— begin DATA SECTION —

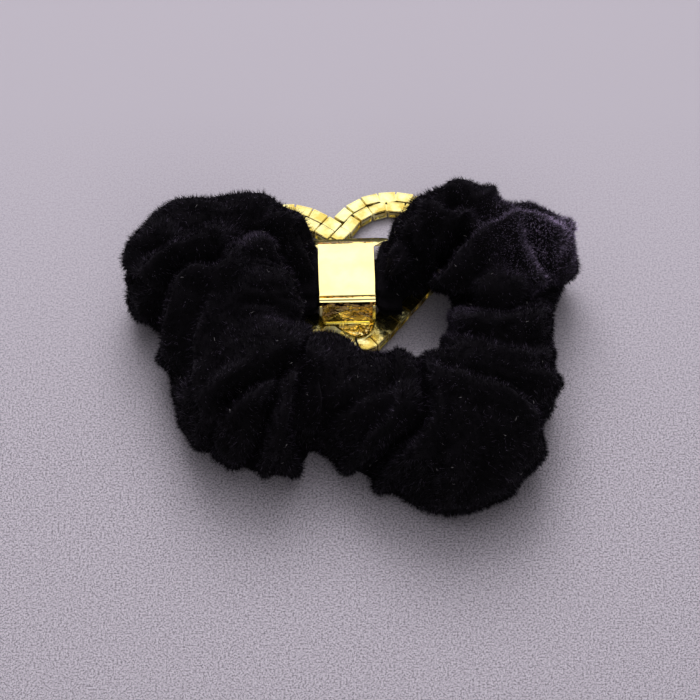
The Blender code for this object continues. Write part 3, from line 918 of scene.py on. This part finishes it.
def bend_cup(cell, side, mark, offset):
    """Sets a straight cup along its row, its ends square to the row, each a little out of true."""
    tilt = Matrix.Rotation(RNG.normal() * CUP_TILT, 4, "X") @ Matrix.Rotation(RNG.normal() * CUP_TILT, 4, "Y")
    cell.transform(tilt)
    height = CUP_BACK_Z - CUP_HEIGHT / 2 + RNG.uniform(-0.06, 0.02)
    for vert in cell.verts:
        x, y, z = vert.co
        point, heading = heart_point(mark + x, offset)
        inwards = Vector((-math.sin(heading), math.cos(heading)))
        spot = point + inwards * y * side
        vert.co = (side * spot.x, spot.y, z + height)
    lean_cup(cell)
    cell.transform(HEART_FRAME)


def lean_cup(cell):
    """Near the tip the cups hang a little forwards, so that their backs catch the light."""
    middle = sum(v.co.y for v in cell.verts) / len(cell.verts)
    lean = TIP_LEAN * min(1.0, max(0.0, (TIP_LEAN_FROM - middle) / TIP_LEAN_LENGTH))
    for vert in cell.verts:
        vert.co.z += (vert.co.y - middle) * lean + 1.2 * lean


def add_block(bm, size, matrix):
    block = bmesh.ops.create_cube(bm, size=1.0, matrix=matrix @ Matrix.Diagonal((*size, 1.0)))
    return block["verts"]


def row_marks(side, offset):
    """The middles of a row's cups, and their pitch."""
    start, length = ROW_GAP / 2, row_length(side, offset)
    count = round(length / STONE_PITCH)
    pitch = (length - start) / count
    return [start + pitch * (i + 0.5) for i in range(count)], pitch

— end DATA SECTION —

PROBLEM STATEMENT>
Return the listing above word for word.

SOLUTION BELOW>
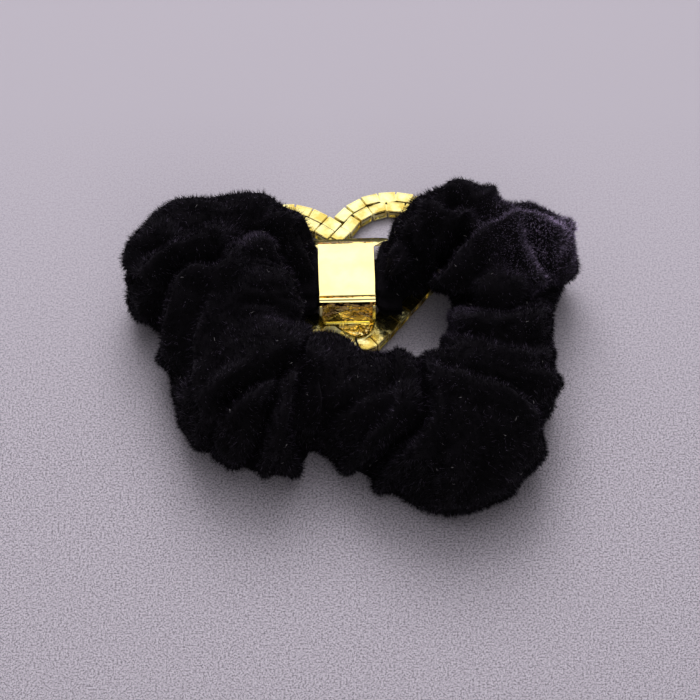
The Blender code for this object continues. Write part 3, from line 918 of scene.py on. This part finishes it.
def bend_cup(cell, side, mark, offset):
    """Sets a straight cup along its row, its ends square to the row, each a little out of true."""
    tilt = Matrix.Rotation(RNG.normal() * CUP_TILT, 4, "X") @ Matrix.Rotation(RNG.normal() * CUP_TILT, 4, "Y")
    cell.transform(tilt)
    height = CUP_BACK_Z - CUP_HEIGHT / 2 + RNG.uniform(-0.06, 0.02)
    for vert in cell.verts:
        x, y, z = vert.co
        point, heading = heart_point(mark + x, offset)
        inwards = Vector((-math.sin(heading), math.cos(heading)))
        spot = point + inwards * y * side
        vert.co = (side * spot.x, spot.y, z + height)
    lean_cup(cell)
    cell.transform(HEART_FRAME)


def lean_cup(cell):
    """Near the tip the cups hang a little forwards, so that their backs catch the light."""
    middle = sum(v.co.y for v in cell.verts) / len(cell.verts)
    lean = TIP_LEAN * min(1.0, max(0.0, (TIP_LEAN_FROM - middle) / TIP_LEAN_LENGTH))
    for vert in cell.verts:
        vert.co.z += (vert.co.y - middle) * lean + 1.2 * lean


def add_block(bm, size, matrix):
    block = bmesh.ops.create_cube(bm, size=1.0, matrix=matrix @ Matrix.Diagonal((*size, 1.0)))
    return block["verts"]


def row_marks(side, offset):
    """The middles of a row's cups, and their pitch."""
    start, length = ROW_GAP / 2, row_length(side, offset)
    count = round(length / STONE_PITCH)
    pitch = (length - start) / count
    return [start + pitch * (i + 0.5) for i in range(count)], pitch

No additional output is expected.